Not once have we used the freaking autopilot ... NOT ONCE!

The eager crew has hand-steered for the last 480 miles with zero consideration for the autopilot; instead, they "call it."

Walter gets ready one hour prior to his 2000hr shift, preps himself in numerous ways including a technical read of Marche's Seamanship text, then boisterously proclaims: "I call the helm for my 8pm shift (period). No one argues, instead they each vie for every opportunity to get a grip on the wheel and drive the bus.

Senator Tom Harken is no exception ... although, to me he's much more than a legislator, Tom is a former Navy jet-pilot. He flew F4s and F8s from an aircraft carrier. Despite Tom's self-inflicted wound to his index finger from his own knife a couple days ago he got while cutting away our rally-number-sign tied to the lifeline ... Tom grabs the helm every time he's on watch, splinted five-stitch finger and all. And for good reason, Tom is an awesome helmsman! I call him Mr. Smooth. He coaxes Isbjorn into a straight-line groove with boat speed to kill for.
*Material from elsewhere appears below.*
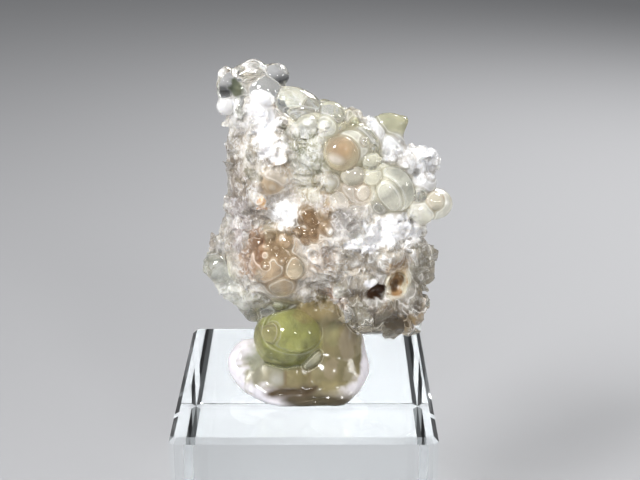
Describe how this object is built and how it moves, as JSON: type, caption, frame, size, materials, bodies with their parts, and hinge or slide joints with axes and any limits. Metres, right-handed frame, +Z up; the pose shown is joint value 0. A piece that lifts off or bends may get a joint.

While the autopilot sits idle, not even a thought is given to its task. Everyone aboard takes keen interest, learning how to optimize the sail-trim to balance the helm for swift passage to the Caribbean. Two styles of helming have been coached from my secret playbook, and by golly the crew gets into the groove more often than not proven by result as we sail past other yachts.

At twilight today, we hope to add spinnaker helming to the curriculum ... Mid-Atlantic ocean and the world has never felt so good.